Mas os gregos não estão isentos de críticas. Sabe-se agora que o seu Parlamento está dividido em duas grandes correntes, uma favorável à ruptura, outra tendente ao compromisso e à aceitação das regras de Bruxelas, embora lutando até ao fim por soluções viáveis e socialmente justas. As delongas desse debate têm certamente influenciado aquilo que passou para os media como incapacidade técnica de apresentar propostas, superficialidade de análise, ou, pior ainda, manhoso retardamento na apresentação de soluções para encravar credores. Quando nos surpreendemos com as dificuldades gregas em aumentar receita fiscal e o acantonamento das políticas em punição do povo através de desemprego, corte de salários, ordenados e pensões, cabe perguntar: o que fez Antonis Samaras e o seu Governo de larga coligação? Por que razão é o Syriza causticado com críticas de incapacidade de governar e o anterior Governo liderado pela Nova Democracia escapa incólume pelos pingos da chuva, quando deveria ter sido ele a realizar, quando possível, o que agora se exige, sendo já dificilmente realizável?

Sabemos que a popularidade do actual Governo da Grécia continua em alta. Estatelar-se-á, porventura, quando as reformas propostas tiverem que ser realizadas a sério, ou quando a inflação atacar, se abandonar o euro. É nesta antecipável regressão que se deve situar o ponto de equilíbrio. A Grécia conseguiu mudar o nome à troika, obteve tratamento respeitoso, levou os credores a reconhecerem a emergência social que lhe impuseram, impôs temor aos mais fortes, tornou a Europa mais europeia. Talvez tenha até acelerado boas decisões do BCE. Não levou os elementos da troika a meterem a mão na consciência, mas forçou-os a reconhecer que as suas já dissonantes teorias, afinal sofriam de muitos reveses de aplicação. É agora a altura de a Grécia passar a contribuir para a solução e não para agravar o problema.

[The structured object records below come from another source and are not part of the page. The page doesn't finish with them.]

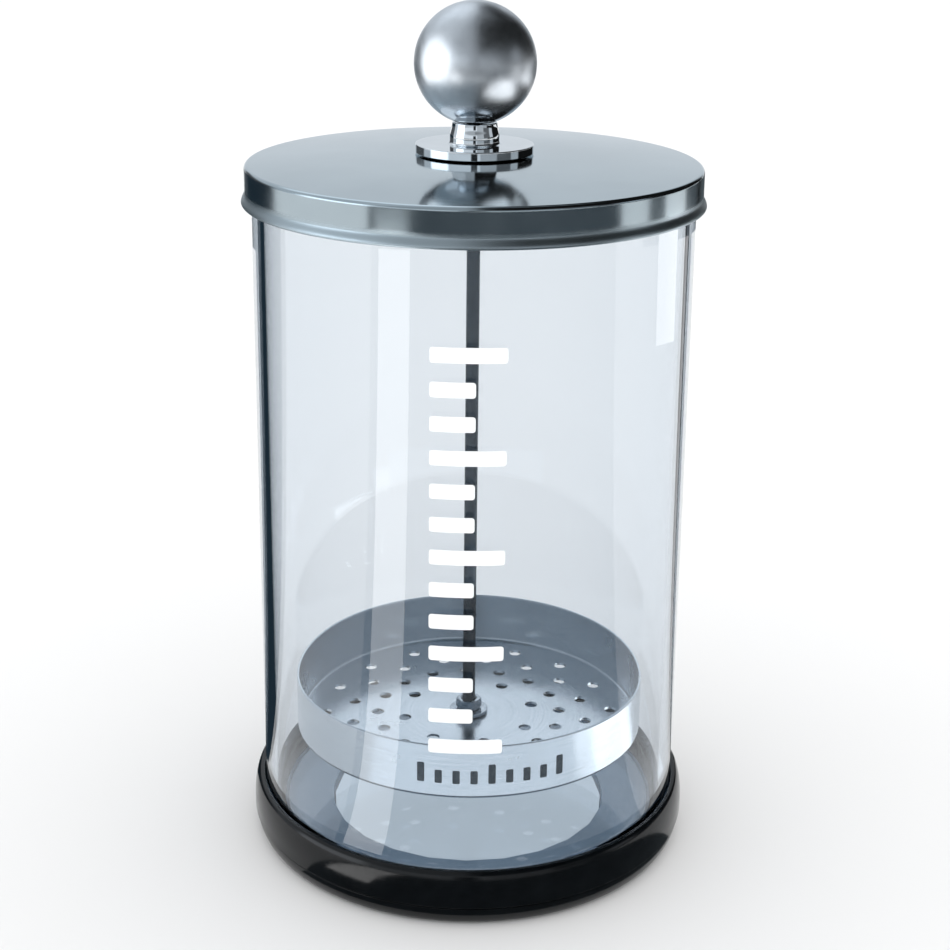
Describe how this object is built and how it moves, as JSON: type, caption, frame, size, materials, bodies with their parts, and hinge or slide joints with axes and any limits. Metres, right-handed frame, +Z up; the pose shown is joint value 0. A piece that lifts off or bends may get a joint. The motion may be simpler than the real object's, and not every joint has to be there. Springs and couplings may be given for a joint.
{
  "type": "disinfectant jar",
  "caption": "Clear glass cylinder in a black rubber foot ring, with a metal lid whose ball knob carries a rod and a perforated tray that lifts out with it.",
  "frame": {"origin": "centre of the foot ring's underside, on the surface the jar stands on", "axes": "+Z up along the jar's axis of revolution; the jar has no front, and +X and +Y are free but for the tray's hole pattern, which starts 2.5 degrees from +X"},
  "size_m": [0.1372, 0.1372, 0.2587],
  "materials": {
    "rubber": "smooth moulded, semi-gloss",
    "clear_glass": "clear, polished",
    "lid_steel": "polished",
    "satin_chrome": "satin",
    "bright_chrome": "bright",
    "rod_steel": "drawn, polished",
    "fastener_steel": "machined",
    "tray_steel": "brushed"
  },
  "bodies": {
    "jar": {"foot_ring": "rubber", "glass_jar": "clear_glass"},
    "lid_cover": {"lid": "lid_steel"},
    "carrier": {"knob_ball": "satin_chrome", "knob_collar": "bright_chrome", "rod": "rod_steel", "lid_washer": "fastener_steel", "lid_nut": "fastener_steel", "tray": "tray_steel", "tray_top_nut": "fastener_steel", "tray_top_washer": "fastener_steel", "tray_bottom_washer": "fastener_steel", "tray_cap_nut": "fastener_steel"}
  },
  "joints": [
    {"name": "lid_lift", "type": "slide", "parent": "jar", "child": "lid_cover", "axis": [0, 0, 1], "range_m": [0, 0.2]},
    {"name": "knob_turn", "type": "hinge", "parent": "lid_cover", "child": "carrier", "pos_m": [0, 0, 0.2], "axis": [0, 0, 1], "continuous": true}
  ]
}
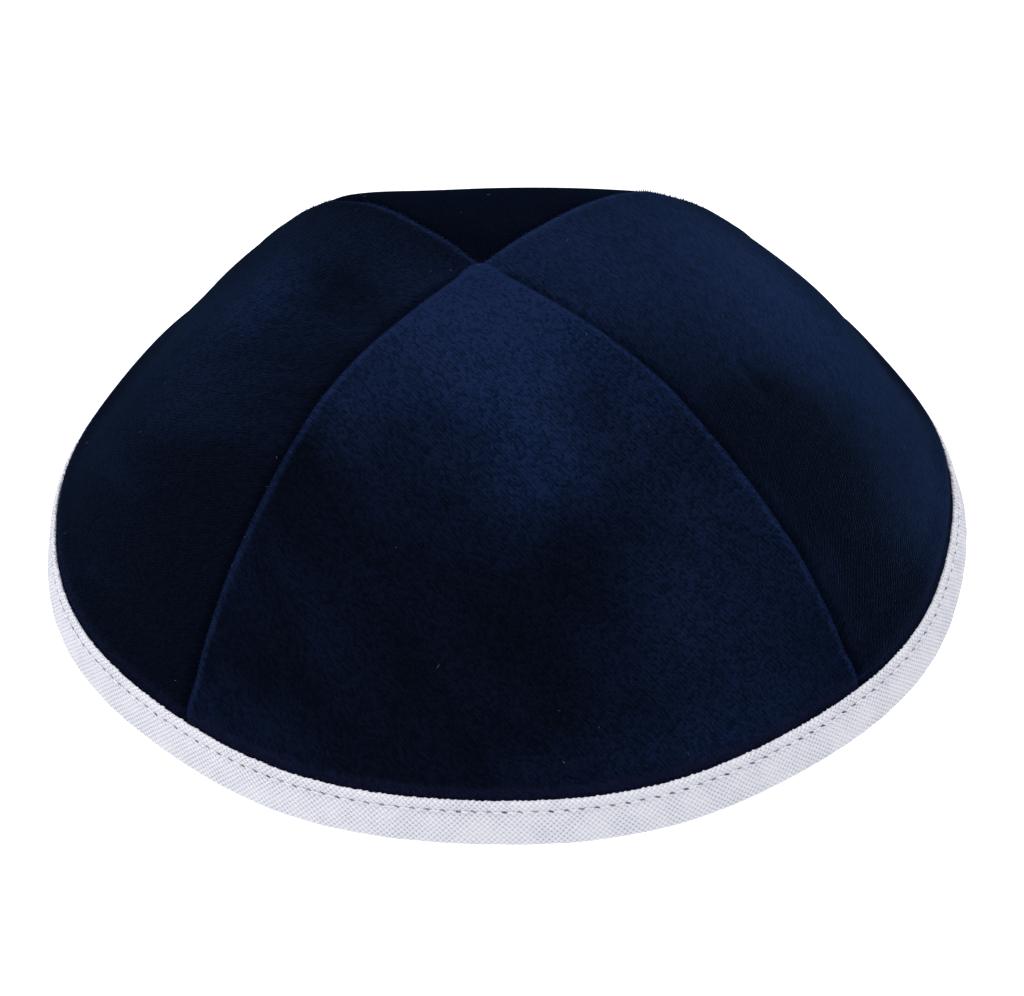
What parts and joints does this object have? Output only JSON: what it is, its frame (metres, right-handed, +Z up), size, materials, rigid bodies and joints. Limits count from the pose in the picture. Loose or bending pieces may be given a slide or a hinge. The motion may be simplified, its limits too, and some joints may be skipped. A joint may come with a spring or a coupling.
{
  "type": "kippah skullcap",
  "caption": "Shallow domed skullcap of four curved velvet panels whose seams meet at the crown, with a folded linen tape round the rim.",
  "frame": {"origin": "under the middle of the rim, on the surface that the rim rests on", "axes": "+Z up towards the crown, -Y towards the middle of the front panel, +X towards the right panel"},
  "size_m": [0.1717, 0.1719, 0.0577],
  "materials": {
    "navy_velvet": "dense short-pile velvet, deep navy, soft sheen at grazing angles",
    "white_linen": "plain-woven white linen tape cut on the bias, matt, with one row of stitches"
  },
  "bodies": {
    "root": {"panel_front": "navy_velvet", "panel_right": "navy_velvet", "panel_back": "navy_velvet", "panel_left": "navy_velvet", "rim_binding": "white_linen"}
  },
  "joints": []
}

Estado de negação. O PSD rejubila com a ficção: uma suposta sondagem leva-o aos píncaros do optimismo. Arrogante. Negando cada elemento da realidade quando ela se impõe: a dívida pública aumentou? Que importa, se controlamos o défice? As exportações abrandaram o crescimento? Não há problema, com o petróleo em baixa e o dólar em alta, um euro barato fará maravilhas. Angola corta pagamentos devidos? Não faz mal, arranjámos 500 milhões de crédito interno para adiantar aos exportadores. O défice pode não alcançar os 2,7% previstos para o ano em curso? Não há problema, porque a OCDE e o Presidente nos garantem crescimento a 2%. O desemprego sobe pelo quinto mês consecutivo? Deve ser um problema do INE, que passa a vida a ajustar indicadores. O fisco é um passador de informação à la carte? A culpa é dos funcionários, tanto mais que a Autoridade Tributária é independente (sic). Os pedófilos afinal são escassamente reincidentes? Nunca se sabe, é melhor envergonhar que recuperar. Responsabilidade política dos membros do Governo? Que é isso?

José Silva Lopes. Perda irreparável. Mesmo debilitado, ensinava com modéstia e saber os encartados monopolistas do debate. Correia de Oliveira, para o não perder, influenciou a sua colocação como administrador da Caixa. Acolhe o 25 de Abril com a humildade de quem sabe ter que fazer coisas difíceis e heterodoxas, aceitando ser ministro das Finanças e depois governador do Banco de Portugal. Encabeça as primeiras negociações com o FMI, apoiado por grandes economistas estrangeiros, entre eles o promissor Paul Krugman, colega de Miguel Beleza, que ficaram seus gratos admiradores toda a vida. Lançou entre nós a desvalorização deslizante do escudo e abriu as portas do gabinete de estudos do Banco de Portugal a gente competente. Colaborei com ele nos anos oitenta, em conferências onde me cabia a parte da saúde e mais tarde quando ele presidia à Comissão Parlamentar de Finanças, apoiando o Parlamento com trabalhos técnicos. Quando comecei a ir a Angola em missões do Banco Mundial, um relatório de Silva Lopes para o Fundo era a chave para o entendimento económico sobre o país. Em 1994, aquando da grande crise bancária da Letónia, pediram-me para o convidar a integrar uma missão para restaurar o sistema financeiro. Declinou, delicadamente. Há dois meses, desafiou-me a ajudar um grupo de seus e meus amigos que colocaram a sua experiência ao serviço da procura de soluções económicas e sociais para o país. A sua humildade era o contraponto da imensa superioridade intelectual que lhe reconhecíamos. Lia tudo, sempre e, como ele dizia com um sorriso maroto, “tinha feito umas continhas e concluíra que…". O que mais me impressionou sempre em Silva Lopes foi a sua cabeça de economista, sem subterfúgios, escrita escorreita e incisiva, que também vertia na oralidade. A par de um enorme prazer na discussão com todos, sobretudo os mais novos. Não sendo académico de vida, foi um dos mais importantes geradores de conhecimento económico nacional.